I kept winding down hill, and came to the face of the last hill. This was very exposed, and blistering hot. I heard a cyclist come up behind me, and made a move to let him by, but he said not to move, he was fine. I really appreciated that, as I was feeling less steady by the minute. I reached the gravel road that leads to the finish. Beth saw me coming and yelled me in.

As soon as possible, I was scrambling down the bank to the river, shoes and all, where I laid down until I was cold. Beth joined me and we rehashed the event.
She was first overall. Sean and I won the weekend events (well, as I said, the only woman in all 4). The times were slow with the heat (Beth ran 6:10, Sean, 6:30, I ran 6:35, Cameron Hanes ran 7:51). Brian and Tom ran in the last 6 miles together, finishing in 9:08, so Tom Riley got 3rd overall male for the weekend. It was quite a sight to see those two fried to a crisp. Alan and Bev were quick to get them down to the river to cool them off.

In short, I had a blast! RD's Bev and Alan Abbs were gracious, helpful, encouraging, and generous.

I agree with Meghan - this was a wonderful event. My thanks to Bev and Alan, the Oakridge HS Team who never let up, Sunsweet, and the town of Oakridge. Hopefully we'll see more of you next year!

- SD


  1. I should also note that I'm taking a few months off of racing to prepare for Baby Dunlap, who is due in just a few weeks. Talk about an endurance event! ;-)


  2. What a blog. I have just started. Mine is for runners like me who are not standard runners, I am 6'8 and 280+ pounds. Starting the blog and a new website- camp-marty.com focused on the fun or working at an aid station during and ultra ( specificaly the Great Eastern Ebdurance Run in Sept).
    What a lucky find. Will followup and search your blogs.

  3. Wow - you guys are almost as crazy as the Badwater runners! Any tips for 102 degree running?

  4. Good job, Scott- you are an awesome runner! Glad to hear you will be resting up for baby- you will need it!
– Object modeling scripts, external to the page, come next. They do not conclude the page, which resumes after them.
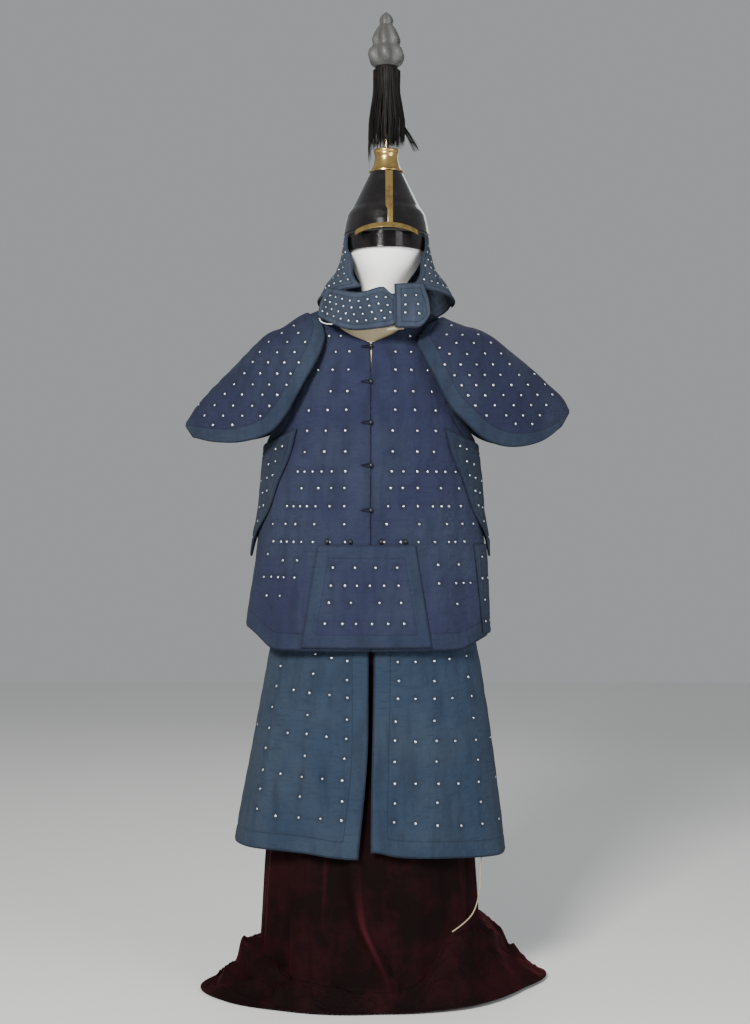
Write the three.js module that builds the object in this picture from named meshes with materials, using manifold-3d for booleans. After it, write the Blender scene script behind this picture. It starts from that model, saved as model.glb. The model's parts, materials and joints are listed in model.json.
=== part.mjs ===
// Studded, padded cloth armour of a mounted soldier, with its helmet, on a draped display stand.
// Millimetres, Z up. The armour faces -Y and the origin is on the floor under the stand's middle.
// Left and right in the tables are as seen from the front; in the names they are the wearer's.

import * as THREE from 'three';
import { mergeVertices } from 'three/addons/utils/BufferGeometryUtils.js';
import Module from 'manifold-3d';

const wasm = await Module();
wasm.setup();

// Driving dimensions: cloth, seams and fittings
const seamGap = 0.6;
const coatCloth = 6;
const guardCloth = 7;
const flapCloth = 5;
const skirtCloth = 5;
const collarCloth = 5;
const velvetCloth = 3;
const buttonRadius = 4.7;

// Driving dimensions: heights above the floor
const torsoBottom = 980;
const waistTop = 1060;
const waistBottom = 1035;
const flapTop = 1045;
const flapBottom = 812;
const skirtHem = 342;
const velvetTop = 770;
const coatFork = 1440;
const armholeMiddle = 1400;
const armholeReach = 112;
const armholeDepth = 28;
const ventTop = 960;
const collarTop = 1766;
const bandBottom = 1728;
const bowlTop = 1917;
const socketTop = 1971;
const plumeHeadBottom = 2100;
const finialBottom = 2166;

// Driving dimensions: the helmet stands a little to the side, and is longer than it is wide
const helmetX = 36;
const helmetLong = 1.1;
const bowlWall = 2.5;

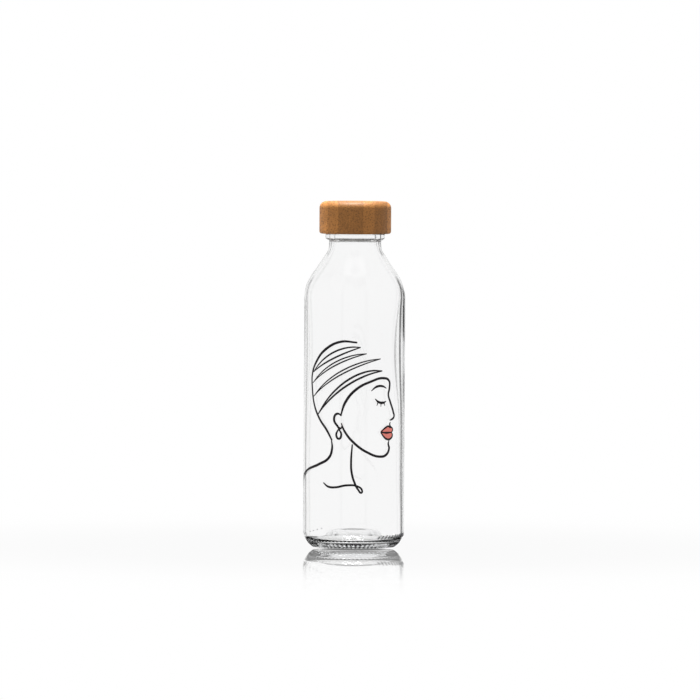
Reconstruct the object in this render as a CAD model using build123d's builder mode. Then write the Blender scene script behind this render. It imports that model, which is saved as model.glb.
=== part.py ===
from build123d import *
import os
from math import radians, tan

# Glass water bottle of nominal 0.7 litre with a bamboo screw cap.
# Millimetres. The bottle stands on Z = 0 and its axis is +Z.

# ---- driving dimensions ----------------------------------------------------
total_height = 252.5        # floor to the top of the closed cap
body_radius = 37.0          # straight glass body
neck_radius = 19.0          # narrowest place of the neck, outside
bore_radius = 15.9          # mouth and neck, inside
body_bore = 34.3            # inside of the lower body
waist_bore = 32.2           # inside at mid height, where the glass is thickest

heel_radius = 15.4          # large round from the body to the base
heel_corner = 4.9           # height at which the body line and the heel's lower flank meet
ring_inner = 26.2           # bearing ring
ring_outer = 29.8
ring_round = 0.9
knurl_count = 60            # notches round the outer edge of the bearing ring
knurl_radius = 0.8
knurl_length = 4.5          # how far each notch runs outward
punt_height = 8.2           # underside of the pushed-up base
punt_flat = 13.0            # half-width of its flat middle
punt_round = 22.0
floor_height = 14.2         # crown of the floor inside
crown_corner = 9.0          # the crown is a shallow dome that falls away in two steps
crown_round = 80.0
flank_radius = 20.0
flank_height = 12.0
flank_round = 12.0
trough_height = 5.2         # lowest place of the floor inside
trough_radius = 28.2
trough_round = 3.0
wall_foot_round = 5.0       # inside round from the floor to the wall

shoulder_low = 190.9        # where the body line meets the shoulder cone
shoulder_angle = 34.0       # cone, from the bottle's axis
shoulder_round = 29.4
neck_round = 13.0
shoulder_bore = 34.4        # inside where the wall turns into the shoulder
shoulder_bore_drop = 0.9    # how far that turn lies under the outside one
shoulder_bore_round = 27.0
neck_bore_drop = 0.4
neck_bore_round = 22.0
waist_height = 144.0
waist_round = 600.0
lower_bore = 34.0
lower_height = 92.0
lower_round = 1200.0

bead_radius = 21.7          # transfer ring under the cap
bead_low = 225.2
bead_high = 228.7
bead_under_slope = 1.5      # height of the slope from the neck out to the bead
bead_over_slope = 0.8       # and from the bead in to the finish
bead_low_round = 1.4
bead_high_round = 1.0
bead_root_round = 0.8
finish_root_round = 0.5
finish_radius = 19.6        # glass under the thread
lip_height = 244.1
lip_round = 1.2

thread_pitch = 4.2          # single start, right hand
thread_crest = 20.75
thread_turns = 1.5
thread_start = 232.9
liner_turns = 1.25
liner_thread_drop = 1.5     # liner thread below the glass thread when tight
thread_root_half = 1.3      # half of a ridge's width at its root and at its crest
thread_crest_half = 0.55
liner_root_half = 1.1
liner_crest_half = 0.35

cap_radius = 26.2
cap_bottom = 228.8
cap_top_round = 5.0
cap_bottom_round = 1.8
pocket_radius = 23.05       # room for the liner, with a glue film
pocket_chamfer = 0.4
pocket_top = 247.65

liner_radius = 23.0
liner_bore = 21.15
liner_thread_crest = 19.95
liner_bottom = 229.8
liner_top = 247.6
liner_ceiling = 246.15
boss_radius = 14.3          # centres the seal ring
boss_depth = 1.6
glue_grooves = (233.8, 239.6)
groove_width = 1.6
groove_depth = 0.4
liner_chamfer = 0.5

seal_inner = 14.6
seal_outer = 20.9
seal_bottom = 244.15
seal_top = 246.1
seal_round = 0.3

thread_embed = 0.3          # how far a thread's root reaches into the wall

# The shoulder cone meets the neck line here.
neck_corner = shoulder_low + (body_radius - neck_radius) / tan(radians(shoulder_angle))

os.makedirs("parts", exist_ok=True)


# ---- glass bottle ----------------------------------------------------------
glass_corners = [
    # corner (radius, height), rounding
    ((0, punt_height), None),
    ((punt_flat, punt_height), punt_round),
    ((ring_inner, 0), ring_round),
    ((ring_outer, 0), ring_round),
    ((body_radius, heel_corner), heel_radius),
    ((body_radius, shoulder_low), shoulder_round),
    ((neck_radius, neck_corner), neck_round),
    ((neck_radius, bead_low - bead_under_slope), bead_root_round),
    ((bead_radius, bead_low), bead_low_round),
    ((bead_radius, bead_high), bead_high_round),
    ((finish_radius, bead_high + bead_over_slope), finish_root_round),
    ((finish_radius, lip_height), lip_round),
    ((bore_radius, lip_height), lip_round),
    ((bore_radius, neck_corner - neck_bore_drop), neck_bore_round),
    ((shoulder_bore, shoulder_low - shoulder_bore_drop), shoulder_bore_round),
    ((waist_bore, waist_height), waist_round),
    ((lower_bore, lower_height), lower_round),
    ((body_bore, trough_height), wall_foot_round),
    ((trough_radius, trough_height), trough_round),
    ((flank_radius, flank_height), flank_round),
    ((crown_corner, floor_height), crown_round),
    ((0, floor_height), None),
]

with BuildPart() as glass_bottle:
    with BuildSketch(Plane.XZ):
        with BuildLine():
            wall = FilletPolyline(
                [corner for corner, _ in glass_corners],
                radius=[rounding for _, rounding in glass_corners if rounding],
            )
            Line(wall @ 1, wall @ 0)
        make_face()
    revolve(axis=Axis.Z)

    # Notches at the outer edge of the bearing ring.
    with BuildPart(mode=Mode.PRIVATE) as notch:
        with BuildSketch(Plane.YZ.offset(ring_outer - knurl_radius)):
            Circle(knurl_radius)
        extrude(amount=knurl_length)
    with PolarLocations(0, knurl_count):
        add(notch.part, mode=Mode.SUBTRACT)

    # External thread, single start.
    with BuildLine():
        thread_path = Helix(
            pitch=thread_pitch,
            height=thread_pitch * thread_turns,
            radius=finish_radius,
            center=(0, 0, thread_start),
        )
    with BuildSketch(Plane(origin=thread_path @ 0, x_dir=(1, 0, 0), z_dir=thread_path % 0)):
        with BuildLine():
            Polyline(
                (-thread_embed, -thread_root_half),
                (thread_crest - finish_radius, -thread_crest_half),
                (thread_crest - finish_radius, thread_crest_half),
                (-thread_embed, thread_root_half),
                close=True,
            )
        make_face()
    sweep(path=thread_path, is_frenet=True)
glass_bottle.part.label = "glass_bottle"
export_step(glass_bottle.part, "parts/glass_bottle.step")


# ---- bamboo shell: turned cup ------------------------------------------------
with BuildPart() as bamboo_shell:
    with BuildSketch(Plane.XY.offset(cap_bottom)):
        Circle(cap_radius)
    extrude(amount=total_height - cap_bottom)
    fillet(bamboo_shell.edges().sort_by(Axis.Z)[-1], radius=cap_top_round)
    fillet(bamboo_shell.edges().sort_by(Axis.Z)[0], radius=cap_bottom_round)
    with BuildSketch(Plane.XY.offset(cap_bottom)):
        Circle(pocket_radius)
    extrude(amount=pocket_top - cap_bottom, mode=Mode.SUBTRACT)
    mouth_edge = bamboo_shell.edges().filter_by(GeomType.CIRCLE).group_by(Axis.Z)[0]
    chamfer(mouth_edge.sort_by(SortBy.RADIUS)[0], length=pocket_chamfer)
bamboo_shell.part.label = "bamboo_shell"
export_step(bamboo_shell.part, "parts/bamboo_shell.step")


# ---- threaded liner: moulded cup glued into the bamboo -----------------------
with BuildPart() as threaded_liner:
    with BuildSketch(Plane.XY.offset(liner_bottom)):
        Circle(liner_radius)
    extrude(amount=liner_top - liner_bottom)
    with BuildSketch(Plane.XY.offset(liner_bottom)):
        Circle(liner_bore)
    extrude(amount=liner_ceiling - liner_bottom, mode=Mode.SUBTRACT)
    with BuildSketch(Plane.XY.offset(liner_ceiling - boss_depth)):
        Circle(boss_radius)
    extrude(amount=boss_depth)
    chamfer(threaded_liner.edges().group_by(Axis.Z)[-1], length=liner_chamfer)

    # Two grooves that hold the glue.
    for groove_height in glue_grooves:
        with BuildSketch(Plane.XY.offset(groove_height)):
            Circle(liner_radius)
            Circle(liner_radius - groove_depth, mode=Mode.SUBTRACT)
        extrude(amount=groove_width, mode=Mode.SUBTRACT)

    # Internal thread, on the same helix as the glass thread and just under it.
    with BuildLine():
        liner_path = Helix(
            pitch=thread_pitch,
            height=thread_pitch * liner_turns,
            radius=liner_bore,
            center=(0, 0, thread_start - liner_thread_drop),
        )
    with BuildSketch(Plane(origin=liner_path @ 0, x_dir=(1, 0, 0), z_dir=liner_path % 0)):
        with BuildLine():
            Polyline(
                (thread_embed, -liner_root_half),
                (liner_thread_crest - liner_bore, -liner_crest_half),
                (liner_thread_crest - liner_bore, liner_crest_half),
                (thread_embed, liner_root_half),
                close=True,
            )
        make_face()
    sweep(path=liner_path, is_frenet=True)
threaded_liner.part.label = "threaded_liner"
export_step(threaded_liner.part, "parts/threaded_liner.step")


# ---- silicone seal ring ------------------------------------------------------
with BuildPart() as seal_ring:
    with BuildSketch(Plane.XY.offset(seal_bottom)):
        Circle(seal_outer)
        Circle(seal_inner, mode=Mode.SUBTRACT)
    extrude(amount=seal_top - seal_bottom)
    fillet(seal_ring.edges(), radius=seal_round)
seal_ring.part.label = "seal_ring"
export_step(seal_ring.part, "parts/seal_ring.step")


# ---- capacity to the brim ------------------------------------------------------
with BuildPart() as contents:
    with BuildSketch(Plane.XY.offset(trough_height - 1)):
        Circle(body_radius - 1)
    extrude(amount=lip_height - trough_height + 1)
    add(glass_bottle.part, mode=Mode.SUBTRACT)
drink = contents.solids().sort_by(SortBy.VOLUME)[-1]
print("holds", round(drink.volume / 1e6, 3), "litres to the brim")
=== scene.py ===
"""Glass water bottle with a printed line drawing and a bamboo screw cap, built round its CAD frame."""

import math

import bmesh
import bpy
from mathutils import Matrix, Vector, noise


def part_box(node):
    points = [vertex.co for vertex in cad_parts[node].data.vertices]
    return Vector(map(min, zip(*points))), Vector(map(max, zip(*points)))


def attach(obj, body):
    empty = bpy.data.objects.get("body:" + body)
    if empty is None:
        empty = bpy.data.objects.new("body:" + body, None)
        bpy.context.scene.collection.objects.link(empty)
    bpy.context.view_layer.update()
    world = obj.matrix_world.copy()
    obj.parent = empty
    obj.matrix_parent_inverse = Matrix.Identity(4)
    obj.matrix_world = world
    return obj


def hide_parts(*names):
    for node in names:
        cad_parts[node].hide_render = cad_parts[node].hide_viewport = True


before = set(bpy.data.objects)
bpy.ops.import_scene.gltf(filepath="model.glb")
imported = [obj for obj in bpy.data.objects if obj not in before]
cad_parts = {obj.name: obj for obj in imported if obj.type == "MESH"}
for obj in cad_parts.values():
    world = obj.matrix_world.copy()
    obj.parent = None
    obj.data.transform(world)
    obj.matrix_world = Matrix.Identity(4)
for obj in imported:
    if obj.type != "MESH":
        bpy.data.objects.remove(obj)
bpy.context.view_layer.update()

bl_info = {
    "name": "Glass Water Bottle",
    "version": (1, 0, 0),
    "blender": (4, 5, 0),
    "location": "3D View > Sidebar > Bottle",
    "description": "Builds a clear glass water bottle with a bamboo screw cap",
    "category": "Add Mesh",
}

MM = 0.001
_, GLASS_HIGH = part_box("glass_bottle")
SHELL_LOW, SHELL_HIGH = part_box("bamboo_shell")
LINER_LOW, LINER_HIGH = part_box("threaded_liner")
SEAL_LOW, SEAL_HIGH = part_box("seal_ring")

ROUND_STEPS = 300           # facets round the glass, five to each knurl tooth
CAP_STEPS = 160
ARC_STEP = math.radians(7.5)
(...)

  5. Thanks for the people that showed up and braved the wild temperatures that weekend! As folks were finishing the 50K on Sunday and I was coming down the mountain, the weather report on the radio had Eugene at 105 degrees! Who'd have thought Oregon could get that hot?

    the 2007 races are on!- perhaps in early June (tbd). Don't let those high schoolers get too cocky!

    Alan Abbs

  6. Scott,

    Good thing you are resting up for baby Dunlap. You will need it!

    It sounds like you had a blast up in Oregon. You make it sound easy but it must have been tough, going by the times you all posted.


  7. Yes, it was definitely a hot weekend. The Western States runners definitely had an advantage in that they knew what to do.

    I drank a lot more, and dumped a lot of water on my head along the way. I also tried to stay in my comfort zone. But I could definitely benefit from some hot training in the future.

    102/105 heat is definitely out of the ordinary for Oakridge. I'm sure next year will be cooler.


  8. And thanks, everyone, for the well-wishes on Baby Dunlap!

    I would like to say I'm "resting up", but the truth is I haven't moved this much furniture since moving away from college. Add in the classes, shopping, day care interviews, and of course, the delivery and first few months on the calendar...hard to fit in an ultra.

    That being said, my sleep deprivation skills will be at their all-time best. Perhaps I should rally for the 100-miler in September! ;-)


  9. Great pics. I always enjoy reading your race write ups. Meghan too!